As the note becomes bigger—separate it into files or even a directory structure:

How do I choose the structure? Make it the way you feel comfortable: imagine you’re looking for something in your own notes. How exactly would you make a lookup? What would be the shortest path to the note you need?

Add Hints for Future Changes

Are you bored of learning stuff and want to start doing things? It’s good to be pragmatic. Add assumptions you might want to investigate in the future with TODO comment.

Did you find a cool resource about the topic you’ve already held over? Find the corresponding note, add a source and keep doing your current work.

TODO comments are considered as antipattern by some developers, though I still find them useful for personal projects and notes.

You don’t have to continue your research in the future note review, TODO comment is just a sign there’s something you don’t know well and you might would like to improve knowledge in a particular area, if you encounter it in practice.

Review and Improve

Suppose that some time has passed and you decided to use your notes. You’re solving a particular problem and you want to find something specific quickly. Ability to find information quickly is important: it decreases probability to lose focus on a problem you’re trying to solve.

Try to search in files:

Couldn’t find anything? Possible reasons:

  • a typo in the search input—check the spelling of your input first
  • wrong keyword—a synonym was used to describe the same idea
  • there’s a typo in your note

Now it’s time to improve. Find your note manually and fix the problem by

  • fixing the typo
  • adding a keyword

So next time you’ll find the same note quickly.

In some weird cases you’ll fail to find the note again. For instance, recently I tried to find some stuff about statistics:

Not found. A spelling issue?

Nope. I Googled something but WTF did I find?

As I’m not a native English speaker, it took extra time to figure it out: that was an input typo after all.

Misspelling of rarely used words is normal, even if you are a native speaker. Possible solution is to add misspelled words as keywords so next time you’ll find the note quickly.

Another approach could be a use of some tricky fuzzy search engine.

UPDATE: Actually the problem was my confusion about the terminology. So in this case the right solution is to add «quantile» keyword.

Update Structure According to Your Mind Image

Suppose you ain’t able to find your note quickly, even manually. Possible reasons:

  • the note is in the wrong place
  • the right place is not well defined
    • where would you put notes about Big-O notation: into Calculus or Algorithms?

How to fix it?

  • move a section or a file to a proper place
  • add a link from one note to another

Refactor Again

Suppose you’ve found what you’ve been looking for but your brain struggles to understand something you’ve written in the past—just simplify it once again.
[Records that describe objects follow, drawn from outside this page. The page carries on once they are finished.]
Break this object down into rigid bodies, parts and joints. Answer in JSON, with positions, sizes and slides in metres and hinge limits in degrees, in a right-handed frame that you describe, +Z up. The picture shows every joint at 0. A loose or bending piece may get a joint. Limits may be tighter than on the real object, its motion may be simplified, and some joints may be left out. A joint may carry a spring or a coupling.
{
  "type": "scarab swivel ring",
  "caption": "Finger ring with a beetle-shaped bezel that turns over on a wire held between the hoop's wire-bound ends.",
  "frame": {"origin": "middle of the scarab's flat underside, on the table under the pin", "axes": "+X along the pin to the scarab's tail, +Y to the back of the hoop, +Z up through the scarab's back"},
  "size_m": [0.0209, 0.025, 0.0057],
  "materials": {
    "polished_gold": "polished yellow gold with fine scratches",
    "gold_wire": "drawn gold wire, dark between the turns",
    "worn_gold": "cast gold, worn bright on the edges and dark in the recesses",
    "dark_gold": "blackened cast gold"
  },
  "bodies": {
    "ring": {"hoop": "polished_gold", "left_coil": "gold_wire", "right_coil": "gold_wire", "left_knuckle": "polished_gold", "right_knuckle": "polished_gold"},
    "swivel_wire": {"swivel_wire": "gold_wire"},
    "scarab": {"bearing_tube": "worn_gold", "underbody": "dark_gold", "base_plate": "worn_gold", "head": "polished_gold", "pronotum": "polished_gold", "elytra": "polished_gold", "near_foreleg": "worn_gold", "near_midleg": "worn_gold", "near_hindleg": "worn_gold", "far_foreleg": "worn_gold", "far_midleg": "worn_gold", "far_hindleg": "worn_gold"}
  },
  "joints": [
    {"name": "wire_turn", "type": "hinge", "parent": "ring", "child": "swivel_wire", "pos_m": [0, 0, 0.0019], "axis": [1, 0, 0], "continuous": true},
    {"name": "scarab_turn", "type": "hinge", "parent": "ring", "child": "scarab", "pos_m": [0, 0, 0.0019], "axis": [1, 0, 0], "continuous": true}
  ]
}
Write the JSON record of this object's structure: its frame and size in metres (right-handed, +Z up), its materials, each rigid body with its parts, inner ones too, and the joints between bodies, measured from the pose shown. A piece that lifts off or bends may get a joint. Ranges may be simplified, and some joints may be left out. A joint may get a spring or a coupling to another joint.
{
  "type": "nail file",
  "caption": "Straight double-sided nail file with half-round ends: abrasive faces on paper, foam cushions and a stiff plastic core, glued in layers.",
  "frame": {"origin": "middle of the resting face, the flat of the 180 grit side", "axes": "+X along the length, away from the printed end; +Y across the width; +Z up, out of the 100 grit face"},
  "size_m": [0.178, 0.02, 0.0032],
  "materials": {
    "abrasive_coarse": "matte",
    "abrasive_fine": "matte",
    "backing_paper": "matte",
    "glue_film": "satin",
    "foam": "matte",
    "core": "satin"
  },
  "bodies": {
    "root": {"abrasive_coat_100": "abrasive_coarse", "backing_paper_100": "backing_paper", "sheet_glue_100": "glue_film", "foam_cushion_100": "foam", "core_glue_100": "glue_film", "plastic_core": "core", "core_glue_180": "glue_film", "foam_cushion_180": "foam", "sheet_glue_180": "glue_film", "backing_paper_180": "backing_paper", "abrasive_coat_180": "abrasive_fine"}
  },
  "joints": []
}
Another typical issue is finding several notes that actually should be a single one. Just merge such fragments together and put in a proper place.

Find a Balance

How to not overdo this? If you catch yourself wasting time on finding notes in a wrong place—that’s a sign it still has a poor structure. Just improve it every time you run into this issue.

If it feels hard for you or too time-consuming—use something similar to “the rule of three”: if you’ve been looking for this particular note two times in the wrong place—leave it untouched. For the third time—refactor.

What’s the Point?

You may say I didn’t convince you that investing extra time in writing quality notes is so important: doing that way is too boring, or it’s not applicable to an area of your work/study. This might be true, might be not.
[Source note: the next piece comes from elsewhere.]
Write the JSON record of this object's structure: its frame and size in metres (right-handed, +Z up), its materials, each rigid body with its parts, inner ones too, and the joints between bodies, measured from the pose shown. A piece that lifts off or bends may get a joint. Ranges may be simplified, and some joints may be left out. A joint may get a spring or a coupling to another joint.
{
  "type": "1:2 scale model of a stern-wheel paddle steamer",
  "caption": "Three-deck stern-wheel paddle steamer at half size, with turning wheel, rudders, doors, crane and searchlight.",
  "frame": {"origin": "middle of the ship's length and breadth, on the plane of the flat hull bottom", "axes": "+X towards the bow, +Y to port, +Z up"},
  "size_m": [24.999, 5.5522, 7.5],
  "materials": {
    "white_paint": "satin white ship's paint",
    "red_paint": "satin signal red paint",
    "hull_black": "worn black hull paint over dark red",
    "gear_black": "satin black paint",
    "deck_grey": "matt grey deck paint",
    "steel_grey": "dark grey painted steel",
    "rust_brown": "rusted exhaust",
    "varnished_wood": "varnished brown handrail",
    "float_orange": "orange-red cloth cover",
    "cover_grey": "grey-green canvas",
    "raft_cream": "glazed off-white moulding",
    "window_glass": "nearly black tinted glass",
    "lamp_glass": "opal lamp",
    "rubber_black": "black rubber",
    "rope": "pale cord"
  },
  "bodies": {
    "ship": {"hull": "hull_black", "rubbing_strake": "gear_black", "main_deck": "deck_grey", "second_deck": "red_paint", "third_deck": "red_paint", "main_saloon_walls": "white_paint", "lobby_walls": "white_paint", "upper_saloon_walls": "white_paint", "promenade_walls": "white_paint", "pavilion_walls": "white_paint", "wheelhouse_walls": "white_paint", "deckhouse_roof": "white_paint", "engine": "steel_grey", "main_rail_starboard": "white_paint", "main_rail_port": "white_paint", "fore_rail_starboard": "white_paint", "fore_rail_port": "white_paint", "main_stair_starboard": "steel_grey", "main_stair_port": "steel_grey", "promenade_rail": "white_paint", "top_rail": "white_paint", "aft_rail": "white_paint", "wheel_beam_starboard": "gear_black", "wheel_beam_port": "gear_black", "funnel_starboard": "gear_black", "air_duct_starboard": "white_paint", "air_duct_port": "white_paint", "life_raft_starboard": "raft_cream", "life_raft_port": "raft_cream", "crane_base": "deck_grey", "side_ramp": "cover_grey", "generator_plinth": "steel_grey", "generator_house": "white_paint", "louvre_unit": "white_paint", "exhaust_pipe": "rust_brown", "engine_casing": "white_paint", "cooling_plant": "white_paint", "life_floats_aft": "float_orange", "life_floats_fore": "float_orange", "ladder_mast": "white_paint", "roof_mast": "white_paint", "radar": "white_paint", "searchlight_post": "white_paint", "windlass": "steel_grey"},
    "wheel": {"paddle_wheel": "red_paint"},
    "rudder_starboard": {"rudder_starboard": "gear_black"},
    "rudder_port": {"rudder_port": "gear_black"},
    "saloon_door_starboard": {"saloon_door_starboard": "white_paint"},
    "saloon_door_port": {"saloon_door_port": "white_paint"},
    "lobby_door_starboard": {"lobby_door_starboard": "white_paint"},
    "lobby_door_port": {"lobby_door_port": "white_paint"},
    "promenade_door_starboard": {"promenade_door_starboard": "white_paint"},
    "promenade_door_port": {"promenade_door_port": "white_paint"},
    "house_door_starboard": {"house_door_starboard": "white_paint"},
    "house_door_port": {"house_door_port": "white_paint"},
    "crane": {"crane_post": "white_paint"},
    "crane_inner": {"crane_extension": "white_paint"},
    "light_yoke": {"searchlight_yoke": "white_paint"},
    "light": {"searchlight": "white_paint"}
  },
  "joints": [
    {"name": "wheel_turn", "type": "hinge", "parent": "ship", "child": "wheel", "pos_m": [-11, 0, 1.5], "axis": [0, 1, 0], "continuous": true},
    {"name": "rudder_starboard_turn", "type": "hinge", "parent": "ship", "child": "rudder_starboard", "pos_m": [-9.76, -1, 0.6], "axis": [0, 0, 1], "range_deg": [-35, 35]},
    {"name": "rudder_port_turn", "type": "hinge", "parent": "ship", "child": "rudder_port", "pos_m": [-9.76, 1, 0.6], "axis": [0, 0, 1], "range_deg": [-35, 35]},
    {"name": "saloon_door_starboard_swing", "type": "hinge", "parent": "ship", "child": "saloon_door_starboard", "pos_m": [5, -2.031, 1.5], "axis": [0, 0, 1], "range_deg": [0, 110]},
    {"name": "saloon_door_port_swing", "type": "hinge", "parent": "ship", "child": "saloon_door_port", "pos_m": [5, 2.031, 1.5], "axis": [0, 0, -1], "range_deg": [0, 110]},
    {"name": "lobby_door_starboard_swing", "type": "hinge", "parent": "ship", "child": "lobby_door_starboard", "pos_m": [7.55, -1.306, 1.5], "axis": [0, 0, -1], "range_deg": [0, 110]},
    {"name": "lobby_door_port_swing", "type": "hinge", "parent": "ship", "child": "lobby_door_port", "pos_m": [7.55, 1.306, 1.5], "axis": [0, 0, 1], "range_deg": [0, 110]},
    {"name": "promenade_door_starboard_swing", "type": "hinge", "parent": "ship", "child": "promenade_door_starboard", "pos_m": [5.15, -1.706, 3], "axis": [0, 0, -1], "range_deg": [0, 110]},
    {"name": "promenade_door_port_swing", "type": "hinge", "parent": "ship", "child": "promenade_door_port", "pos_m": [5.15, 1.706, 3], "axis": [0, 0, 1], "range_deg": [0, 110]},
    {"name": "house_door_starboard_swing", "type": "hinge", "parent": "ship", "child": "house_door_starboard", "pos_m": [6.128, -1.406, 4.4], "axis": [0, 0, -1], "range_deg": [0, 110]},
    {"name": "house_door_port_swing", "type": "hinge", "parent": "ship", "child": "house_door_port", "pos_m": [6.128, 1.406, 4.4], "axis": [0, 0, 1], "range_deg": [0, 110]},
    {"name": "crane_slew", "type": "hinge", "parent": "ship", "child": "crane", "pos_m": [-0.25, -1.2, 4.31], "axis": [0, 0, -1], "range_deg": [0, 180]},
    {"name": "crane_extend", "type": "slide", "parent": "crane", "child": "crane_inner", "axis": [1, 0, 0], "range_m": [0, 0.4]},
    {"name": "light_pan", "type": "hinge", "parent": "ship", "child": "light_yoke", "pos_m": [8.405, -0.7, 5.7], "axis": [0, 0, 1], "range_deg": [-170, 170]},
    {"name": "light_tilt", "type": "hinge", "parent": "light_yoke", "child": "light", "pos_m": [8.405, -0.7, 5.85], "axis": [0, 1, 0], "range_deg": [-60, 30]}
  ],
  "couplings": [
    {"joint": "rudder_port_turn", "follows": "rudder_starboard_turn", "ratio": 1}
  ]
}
Remember the time you’ve been doing a creative work, being “in the zone”. Sometimes you need to grab some information and continue your work, without losing a focus. You may grab this information via Google but sometimes it’s very specific, like your own conclusions about a particular topic or maybe project-specific stuff.
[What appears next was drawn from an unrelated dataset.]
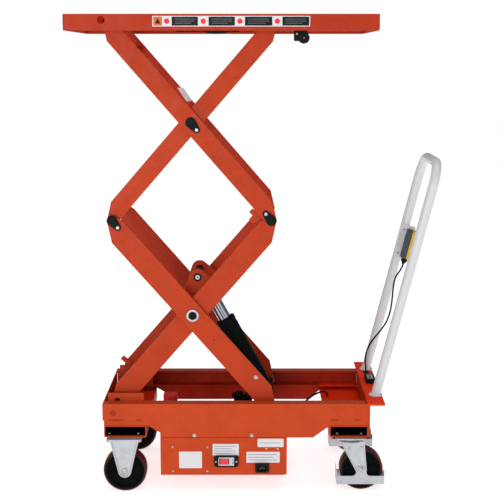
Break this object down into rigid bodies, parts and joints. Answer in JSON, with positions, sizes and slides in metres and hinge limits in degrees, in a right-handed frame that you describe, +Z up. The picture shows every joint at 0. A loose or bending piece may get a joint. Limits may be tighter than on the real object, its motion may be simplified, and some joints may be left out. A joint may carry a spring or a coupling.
{
  "type": "scissor lift table",
  "caption": "Mobile electric scissor lift table with stacked scissor arms, a hydraulic cylinder, casters, push handle and hand pendant.",
  "frame": {"origin": "on the floor under the middle of the overall bounding box", "axes": "+Z up; +X towards the push handle; -Y is the side with the power cover"},
  "size_m": [1.2455, 0.52, 1.615],
  "materials": {
    "orange_paint": "semi-gloss powder coat",
    "white_paint": "gloss powder coat",
    "zinc_plate": "zinc plated, satin",
    "chrome_rod": "polished",
    "black_steel": "satin black",
    "black_plastic": "moulded, matt",
    "black_rubber": "matt",
    "slate_plastic": "moulded, matt",
    "red_plastic": "gloss",
    "maroon_tread": "moulded polyurethane",
    "nylon": "machined nylon"
  },
  "bodies": {
    "chassis": {"side_rail_near": "orange_paint", "side_rail_far": "orange_paint", "caster_beam_front": "orange_paint", "caster_beam_rear": "orange_paint", "handle_end_plate": "orange_paint", "push_handle": "white_paint", "pendant_body": "slate_plastic", "pendant_strain_relief": "black_rubber", "pendant_cable": "black_rubber", "cable_grommet": "black_rubber", "battery_gauge": "black_plastic", "power_tray": "orange_paint", "power_cover": "orange_paint", "switch_bezel": "black_plastic", "charging_socket": "black_plastic", "battery": "black_plastic", "hydraulic_unit": "black_steel", "fixed_fork_near": "zinc_plate", "fixed_fork_far": "zinc_plate", "swivel_plate_near": "zinc_plate", "swivel_plate_far": "zinc_plate", "base_pivot_shaft": "black_steel"},
    "lower_inner": {"lower_inner_frame": "orange_paint", "cylinder_top_shaft": "black_steel"},
    "lower_outer": {"lower_outer_frame": "orange_paint", "lower_centre_pin_near": "zinc_plate", "lower_centre_pin_far": "zinc_plate", "base_roller_shaft": "zinc_plate", "front_hinge_shaft": "black_steel"},
    "upper_outer": {"upper_outer_frame": "orange_paint", "rear_hinge_shaft": "black_steel", "upper_centre_shaft": "black_steel", "table_pivot_shaft": "black_steel"},
    "upper_inner": {"upper_inner_frame": "orange_paint", "table_roller_shaft": "zinc_plate"},
    "table": {"table_top": "orange_paint", "limit_switch": "black_plastic"},
    "cylinder": {"cylinder_barrel": "black_steel"},
    "piston_rod": {"cylinder_rod": "chrome_rod"},
    "up_button_cap": {"up_button": "black_plastic"},
    "down_button_cap": {"down_button": "black_plastic"},
    "rocker": {"power_rocker": "red_plastic"},
    "front_wheel_near": {"wheel_core_front_near": "black_plastic", "wheel_tread_front_near": "maroon_tread"},
    "rear_wheel_near": {"wheel_core_rear_near": "black_plastic", "wheel_tread_rear_near": "maroon_tread"},
    "swivel_near": {"swivel_fork_near": "zinc_plate", "caster_axle_near": "zinc_plate"},
    "base_roller_near_body": {"base_roller_near": "nylon"},
    "table_roller_near_body": {"table_roller_near": "nylon"},
    "front_wheel_far": {"wheel_core_front_far": "black_plastic", "wheel_tread_front_far": "maroon_tread"},
    "rear_wheel_far": {"wheel_core_rear_far": "black_plastic", "wheel_tread_rear_far": "maroon_tread"},
    "swivel_far": {"swivel_fork_far": "zinc_plate", "caster_axle_far": "zinc_plate"},
    "base_roller_far_body": {"base_roller_far": "nylon"},
    "table_roller_far_body": {"table_roller_far": "nylon"}
  },
  "joints": [
    {"name": "lift", "type": "hinge", "parent": "chassis", "child": "lower_inner", "pos_m": [-0.4908, 0, 0.2827], "axis": [0, 1, 0], "range_deg": [0, 44.9]},
    {"name": "lower_centre", "type": "hinge", "parent": "lower_inner", "child": "lower_outer", "pos_m": [-0.2226, 0, 0.61028], "axis": [0, 1, 0], "range_deg": [-89.9, 0.1]},
    {"name": "rear_hinge", "type": "hinge", "parent": "lower_inner", "child": "upper_outer", "pos_m": [0.0456, 0, 0.93785], "axis": [0, 1, 0], "range_deg": [-89.9, 0.1]},
    {"name": "upper_centre", "type": "hinge", "parent": "upper_outer", "child": "upper_inner", "pos_m": [-0.2226, 0, 1.26543], "axis": [0, 1, 0], "range_deg": [-0.1, 89.9]},
    {"name": "table_pivot", "type": "hinge", "parent": "upper_outer", "child": "table", "pos_m": [-0.4908, 0, 1.593], "axis": [0, 1, 0], "range_deg": [-0.1, 45]},
    {"name": "cylinder_tilt", "type": "hinge", "parent": "lower_outer", "child": "cylinder", "pos_m": [0.02098, 0, 0.31277], "axis": [0, 1, 0], "range_deg": [-0.1, 5.06]},
    {"name": "rod_slide", "type": "slide", "parent": "cylinder", "child": "piston_rod", "axis": [-0.4842, 0, 0.875], "range_m": [-0.16377, 0.0005]},
    {"name": "front_wheel_spin_near", "type": "hinge", "parent": "chassis", "child": "front_wheel_near", "pos_m": [-0.458, -0.2, 0.075], "axis": [0, 1, 0], "continuous": true},
    {"name": "swivel_turn_near", "type": "hinge", "parent": "chassis", "child": "swivel_near", "pos_m": [0.32, -0.186, 0.1789], "axis": [0, 0, 1], "continuous": true},
    {"name": "rear_wheel_spin_near", "type": "hinge", "parent": "swivel_near", "child": "rear_wheel_near", "pos_m": [0.358, -0.186, 0.075], "axis": [0, 1, 0], "continuous": true},
    {"name": "base_roller_spin_near", "type": "hinge", "parent": "lower_outer", "child": "base_roller_near_body", "pos_m": [0.0456, -0.1945, 0.2827], "axis": [0, 1, 0], "continuous": true},
    {"name": "table_roller_spin_near", "type": "hinge", "parent": "upper_inner", "child": "table_roller_near_body", "pos_m": [0.0456, -0.1945, 1.593], "axis": [0, 1, 0], "continuous": true},
    {"name": "front_wheel_spin_far", "type": "hinge", "parent": "chassis", "child": "front_wheel_far", "pos_m": [-0.458, 0.2, 0.075], "axis": [0, 1, 0], "continuous": true},
    {"name": "swivel_turn_far", "type": "hinge", "parent": "chassis", "child": "swivel_far", "pos_m": [0.32, 0.186, 0.1789], "axis": [0, 0, 1], "continuous": true},
    {"name": "rear_wheel_spin_far", "type": "hinge", "parent": "swivel_far", "child": "rear_wheel_far", "pos_m": [0.358, 0.186, 0.075], "axis": [0, 1, 0], "continuous": true},
    {"name": "base_roller_spin_far", "type": "hinge", "parent": "lower_outer", "child": "base_roller_far_body", "pos_m": [0.0456, 0.1945, 0.2827], "axis": [0, 1, 0], "continuous": true},
    {"name": "table_roller_spin_far", "type": "hinge", "parent": "upper_inner", "child": "table_roller_far_body", "pos_m": [0.0456, 0.1945, 1.593], "axis": [0, 1, 0], "continuous": true},
    {"name": "up_button_press", "type": "slide", "parent": "chassis", "child": "up_button_cap", "axis": [-0.9711, 0, 0.2385], "range_m": [0, 0.003], "stiffness_N_per_m": 600},
    {"name": "down_button_press", "type": "slide", "parent": "chassis", "child": "down_button_cap", "axis": [-0.9711, 0, 0.2385], "range_m": [0, 0.003], "stiffness_N_per_m": 600},
    {"name": "rocker_switch", "type": "hinge", "parent": "chassis", "child": "rocker", "pos_m": [-0.1155, -0.224, 0.1085], "axis": [0, 0, 1], "range_deg": [-9.5, 0]}
  ],
  "couplings": [
    {"joint": "lower_centre", "follows": "lift", "ratio": -2},
    {"joint": "rear_hinge", "follows": "lift", "ratio": -2},
    {"joint": "upper_centre", "follows": "lift", "ratio": 2},
    {"joint": "table_pivot", "follows": "lift", "ratio": 1},
    {"joint": "cylinder_tilt", "follows": "lift", "ratio": 0.11039},
    {"joint": "rod_slide", "follows": "lift", "m_per_rad": -0.20834}
  ]
}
As you can’t find it in the Web—you use your notes. Now it’s a defining moment: if you are able to find the note quickly—you won’t lose a focus on your work. If you can’t—you will interrupt and waste your time on finding this thing anyway. Technically it’s the same issue as being interrupted by somebody.

After that you need to restore your creative state of mind again and continue your work. Just think how much energy it takes from you.

Still feels taking notes that way is too time-consuming? But you have time for practice, right? Think twice. Interruptions usually steal our practice time a lot.

Anyway it’s just a strategy: that’s true it could be inapplicable for some areas of work, so use it wisely.

Checklist

  • Write a raw draft with sources and poor structure
  • Refactor your note once in a while:
    • Outline key words
    • Split long sentences
    • Improve bullet hierarchy
    • Use subtitles
    • Simplify text, reduce it
    • Too long documents?—Make separate files
    • Too many files?—Improve directory structure
  • Add TODO hints
  • Enjoy your creative work without losing a focus! Grab notes when you need them:
    • Can’t find a note quickly?
      • Fix typos
      • Add keywords (sometimes misspelled keywords)
      • Wrong place?—Move a section/file to a proper place
      • Place is ambiguous?—Add links from other places
    • Can’t understand?—Refactor again
    • Duplicates/fragments of a single note in several places?—Merge them

It’s not that hard, right?

UPDATE: Instead of git grep + copy-paste + find on page, I now use ngp + script (+ change in ngprc) that opens Jupyter files in browser and even navigates to a particular anchor. Unfortunately this project doesn’t support Unicode, but there’s a workaround for that.